B Dolan – Joan of Arcadia



The best live gig I saw all year was a show in Dublin that I went to with Mischa, the friend that put me onto P.O.S. B. Dolan does cracking hip hop but is from a performance poetry background and it’s this that comes across in this particular track. This is a slam poem with beats. The poem itself is a deep sweeping meditation on rapture, sexual and religious. It sweeps in and shows Dolans warmth and humour (both of which come across even better when you see it live).

Baba Brinkman – Gilgamesh



Continuing the theme of hip hop as a story telling medium, one of the real finds i had this year was this nerd-core I picked up on the /mu/ section of 4chan. They post “Share threads” which are a series of links to places where music, whole albums and EPs, are archived online. This is off one by Baba Brinkman, a professor of poetry who moonlights as a rapper. It’s off an album of hip hop adaptations of ancient literature which as well as this re-telling of The Epic of Gilgamesh includes Beowulf and one of the Canterbury tales. The whole thing is class but i like this one in particular because it tells you a lot about the original text, is a great feat of rapping and rhyming in its own right and does actually capture the epic themes of the original story. I know that liking this makes me a complete nerd but I could give less of a fuck, a ten and a half minute track that makes you not just understand, but feel the very first story ever recorded in all of human civilisation? How can you not like that?


Gil Scott Heron – I’m New here



One of the sadder deaths of the last year was that of Gil Scott Heron who left us just when he seemed to be crawling out of the pit of obscurity that he’d been consigned to by the unforgiving media, his own negative tendencies and the persecution of the state. I like this track because it’s so simple and so beautiful, it just captures him, (or rather my idea of him).
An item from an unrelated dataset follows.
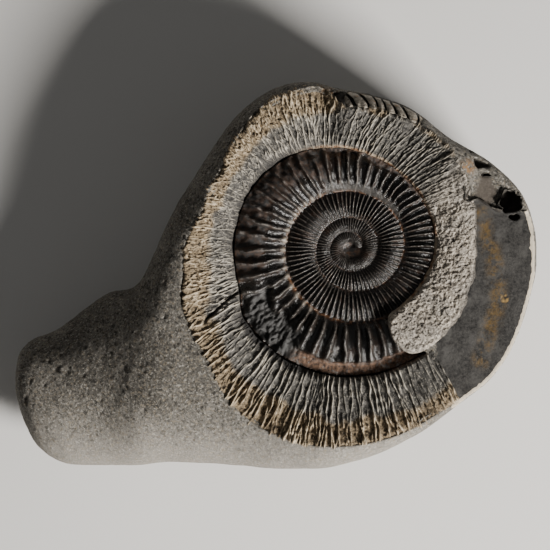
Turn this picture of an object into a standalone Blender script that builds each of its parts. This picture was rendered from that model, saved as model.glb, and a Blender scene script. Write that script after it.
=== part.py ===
"""A Dactylioceras ammonite in the limestone nodule that holds it.

The coil faces up. The origin is level with the flat spot that the nodule rests on, under the
middle of its outline. All lengths are in metres.
"""

import math

import bmesh
import bpy
import numpy as np

# Outline of the nodule, seen from above, as (x, y) from the tail's tip to the broad end
HALF_LENGTH = 0.0655
FAR_SIDE = (
    (-0.0655, -0.0275), (-0.0645, -0.0200), (-0.0615, -0.0165), (-0.0550, -0.0137),
    (-0.0478, -0.0083), (-0.0412, -0.0042), (-0.0355, -0.0030), (-0.0320, 0.0017),
    (-0.0265, 0.0138), (-0.0193, 0.0258), (-0.0100, 0.0393), (-0.0010, 0.0463),
    (0.0088, 0.0485), (0.0155, 0.0468), (0.0248, 0.0450), (0.0348, 0.0412),
    (0.0430, 0.0347), (0.0532, 0.0285), (0.0588, 0.0238), (0.0623, 0.0192),
    (0.0647, 0.0125), (0.0655, 0.0045),
)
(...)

It’s broken, rough, ironic, soulful, funny and sweet. He was on such good form and it’s such a hopeful positive song in spite of everything he’d been through that it’s a shame that I’m New Here (of which this is the title track) and the remix album are his swan song rather than the beginning of a new chapter in his career. Still, if you could choose a note to go out on you’d be hard pressed to do better than this.

RIP you absolute legend.


Mountain Goats – No Children



This is a strange wee track that I came across messing around on Spotify. I had actually heard this one before years ago when it was used on an episode of the brilliant adult swim cartoon Moral Orel but I only got to know what it actually was when I came across it again this year and its stuck with me since for a lot of reasons. It’s a very precise, well-structured, elegant bit of lyrical story telling that manages to paint a whole picture of an unpleasant doomed marriage in a few sparse pieces of imagery and factual detail, a good example of how a good story teller does so by showing rather than telling that speaks to me as a writer as something to aspire to. Another wee technical thing I like about it is it’s use of the second person and how much you can convey just by doing that. But the thing I really like is that it’s all done to an up-beat sea-shanty riff that belies the darkness of the story that’s being told. This dissonance creates a real tension in the track that makes it extremely memorable, that and the catchiness of the tune itself. Love it.